**Set task**. Starting with the line that contains "What FreeCAD Python" and stopping after the line that contains "TANG_TURN_RADIUS = 80.0", output every line exactly as it stands.

**Material**.
%%
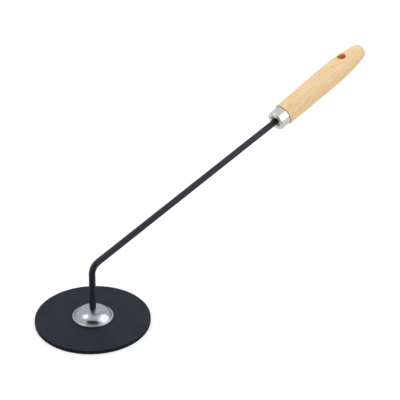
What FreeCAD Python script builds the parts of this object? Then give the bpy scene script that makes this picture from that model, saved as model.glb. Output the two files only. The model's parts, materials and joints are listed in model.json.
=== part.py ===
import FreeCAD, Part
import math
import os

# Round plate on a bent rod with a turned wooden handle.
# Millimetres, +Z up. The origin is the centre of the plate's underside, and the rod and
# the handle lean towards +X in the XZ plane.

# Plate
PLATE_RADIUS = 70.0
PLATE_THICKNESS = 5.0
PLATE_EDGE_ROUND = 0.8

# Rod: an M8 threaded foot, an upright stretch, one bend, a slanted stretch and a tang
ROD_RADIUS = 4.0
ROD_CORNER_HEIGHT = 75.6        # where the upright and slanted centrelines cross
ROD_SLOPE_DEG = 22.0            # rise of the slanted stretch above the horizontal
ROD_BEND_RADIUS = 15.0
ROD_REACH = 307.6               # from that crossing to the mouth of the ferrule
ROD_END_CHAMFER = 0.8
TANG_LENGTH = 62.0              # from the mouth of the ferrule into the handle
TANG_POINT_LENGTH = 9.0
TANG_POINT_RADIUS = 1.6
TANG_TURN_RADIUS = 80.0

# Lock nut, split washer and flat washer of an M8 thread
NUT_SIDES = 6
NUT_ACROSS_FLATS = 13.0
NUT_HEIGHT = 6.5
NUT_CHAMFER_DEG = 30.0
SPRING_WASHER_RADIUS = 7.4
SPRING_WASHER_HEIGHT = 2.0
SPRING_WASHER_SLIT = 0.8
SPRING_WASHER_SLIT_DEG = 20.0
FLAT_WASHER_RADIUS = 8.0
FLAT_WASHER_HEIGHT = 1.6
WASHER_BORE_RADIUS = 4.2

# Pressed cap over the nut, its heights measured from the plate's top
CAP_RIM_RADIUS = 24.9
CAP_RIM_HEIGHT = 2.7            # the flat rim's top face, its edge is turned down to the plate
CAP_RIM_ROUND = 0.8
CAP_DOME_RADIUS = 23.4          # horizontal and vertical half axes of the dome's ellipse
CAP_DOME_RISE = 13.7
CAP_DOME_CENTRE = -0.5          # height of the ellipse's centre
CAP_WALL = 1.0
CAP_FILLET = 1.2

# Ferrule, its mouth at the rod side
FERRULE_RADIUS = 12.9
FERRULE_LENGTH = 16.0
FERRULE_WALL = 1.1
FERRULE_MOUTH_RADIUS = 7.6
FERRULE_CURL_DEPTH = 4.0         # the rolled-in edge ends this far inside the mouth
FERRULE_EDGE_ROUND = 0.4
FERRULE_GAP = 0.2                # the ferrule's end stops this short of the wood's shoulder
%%
%%
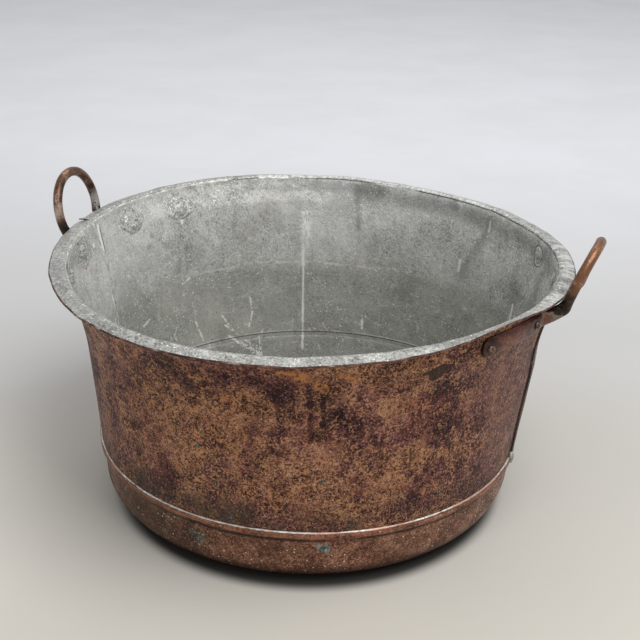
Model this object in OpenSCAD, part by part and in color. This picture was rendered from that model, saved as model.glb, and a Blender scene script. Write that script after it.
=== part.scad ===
%%
%%
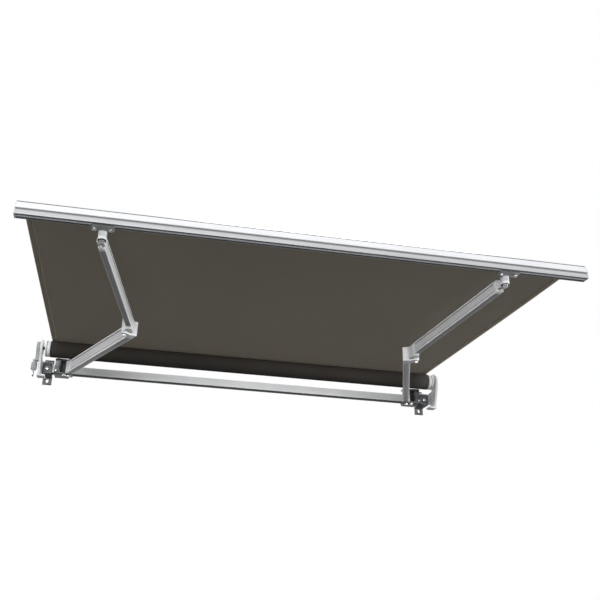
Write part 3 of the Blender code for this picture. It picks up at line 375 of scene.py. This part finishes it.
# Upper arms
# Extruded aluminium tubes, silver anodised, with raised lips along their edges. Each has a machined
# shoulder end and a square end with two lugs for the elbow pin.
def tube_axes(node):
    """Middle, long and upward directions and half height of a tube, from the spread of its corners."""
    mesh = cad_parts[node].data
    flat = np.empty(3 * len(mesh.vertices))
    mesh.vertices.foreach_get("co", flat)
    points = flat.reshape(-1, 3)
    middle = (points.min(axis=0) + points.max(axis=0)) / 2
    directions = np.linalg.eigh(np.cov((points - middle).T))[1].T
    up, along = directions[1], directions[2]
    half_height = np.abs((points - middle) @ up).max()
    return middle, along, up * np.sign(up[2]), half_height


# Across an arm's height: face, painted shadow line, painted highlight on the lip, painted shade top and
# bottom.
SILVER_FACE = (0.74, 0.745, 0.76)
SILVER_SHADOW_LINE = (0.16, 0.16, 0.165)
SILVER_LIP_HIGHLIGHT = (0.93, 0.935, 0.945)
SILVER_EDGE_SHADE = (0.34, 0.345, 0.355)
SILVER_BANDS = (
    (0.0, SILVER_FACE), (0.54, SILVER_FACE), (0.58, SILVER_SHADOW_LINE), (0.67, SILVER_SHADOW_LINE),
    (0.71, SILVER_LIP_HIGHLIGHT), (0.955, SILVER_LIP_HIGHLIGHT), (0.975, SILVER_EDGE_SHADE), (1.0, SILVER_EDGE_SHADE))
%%
**Exercise result**.
What FreeCAD Python script builds the parts of this object? Then give the bpy scene script that makes this picture from that model, saved as model.glb. Output the two files only. The model's parts, materials and joints are listed in model.json.
=== part.py ===
import FreeCAD, Part
import math
import os

# Round plate on a bent rod with a turned wooden handle.
# Millimetres, +Z up. The origin is the centre of the plate's underside, and the rod and
# the handle lean towards +X in the XZ plane.

# Plate
PLATE_RADIUS = 70.0
PLATE_THICKNESS = 5.0
PLATE_EDGE_ROUND = 0.8

# Rod: an M8 threaded foot, an upright stretch, one bend, a slanted stretch and a tang
ROD_RADIUS = 4.0
ROD_CORNER_HEIGHT = 75.6        # where the upright and slanted centrelines cross
ROD_SLOPE_DEG = 22.0            # rise of the slanted stretch above the horizontal
ROD_BEND_RADIUS = 15.0
ROD_REACH = 307.6               # from that crossing to the mouth of the ferrule
ROD_END_CHAMFER = 0.8
TANG_LENGTH = 62.0              # from the mouth of the ferrule into the handle
TANG_POINT_LENGTH = 9.0
TANG_POINT_RADIUS = 1.6
TANG_TURN_RADIUS = 80.0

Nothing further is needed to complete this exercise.